Soils, farming, and where people can actually live
Afghanistan’s geography is also the geography of constraint. Only a limited share of the land is suitable for intensive cultivation, and even productive areas often depend on irrigation, snowmelt, or carefully managed seasonal water. Valleys, foothills, and parts of the northern plains support the most significant agricultural activity because they combine comparatively workable soils with better access to water. By contrast, high mountain slopes, dry plateaus, and desert margins impose sharp limits on permanent settlement and cropping.
This helps explain why population is unevenly distributed. Geography does not merely make travel difficult. It decides which local landscapes can support orchards, wheat, grazing, villages, or larger towns. In some places, a narrow river valley can sustain life that surrounding uplands cannot. In others, a plain is productive only as long as canals and seasonal flows remain functional. When drought or conflict disrupts those systems, geography becomes an immediate social crisis.
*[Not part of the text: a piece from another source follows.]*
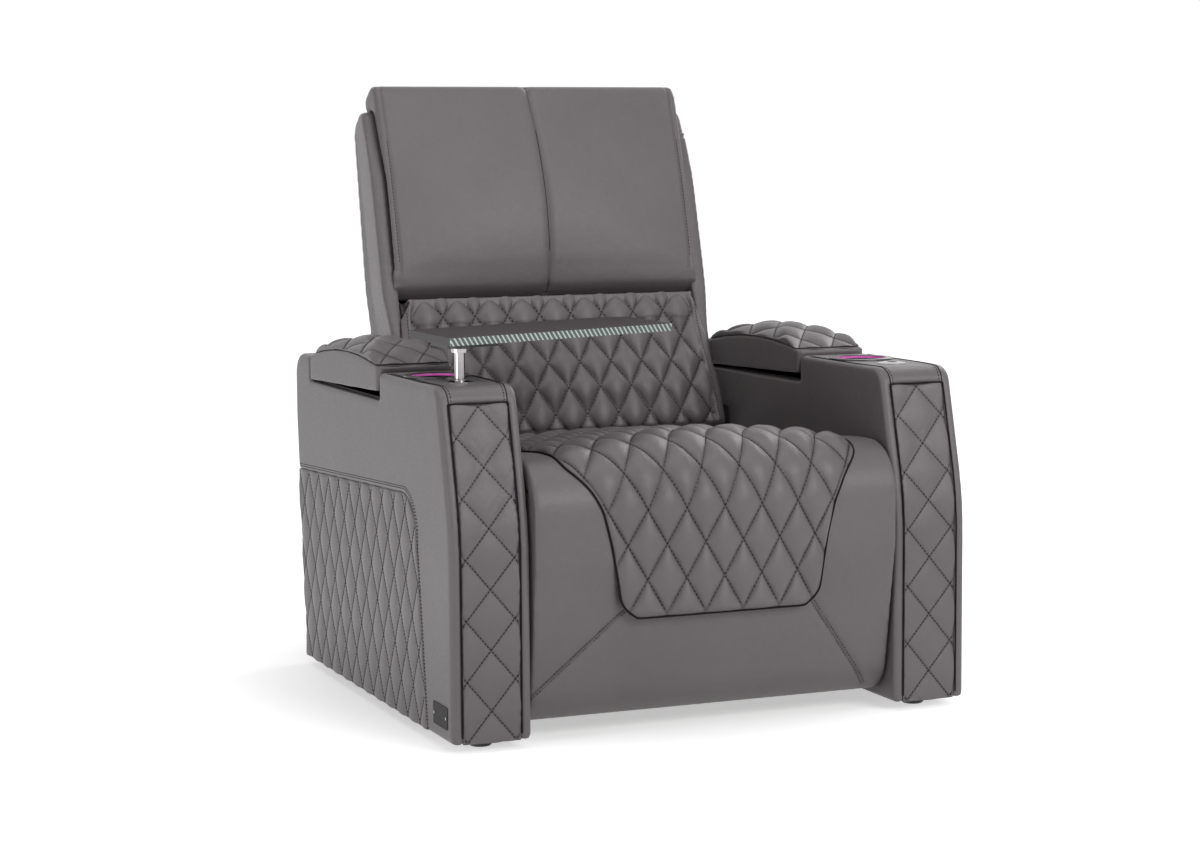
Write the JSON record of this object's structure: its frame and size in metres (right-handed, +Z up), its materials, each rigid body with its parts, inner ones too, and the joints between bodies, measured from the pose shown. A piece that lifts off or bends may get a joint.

Passes, corridors, and the difference between a barrier and a route
Afghanistan is famous for mountain barriers, but barriers alone do not tell the whole story. Mountain countries are also defined by the routes that cut through them. Passes and valleys can become disproportionately important because they turn impossible terrain into strategic corridors. That is why certain roads, river valleys, and transit chokepoints recur so often in Afghan history. Geography can isolate regions, but it can also funnel movement into a small number of highly contested pathways.
The same landscape that makes centralized control difficult can make certain corridors invaluable. Kabul’s importance, for example, is not only political. It sits in a zone where routes, valleys, and regional linkages matter far beyond city limits. The broader pattern is clear: Afghanistan’s geography is not simply closed. It is selectively open, and those openings have shaped trade, migration, invasion, and state power for centuries.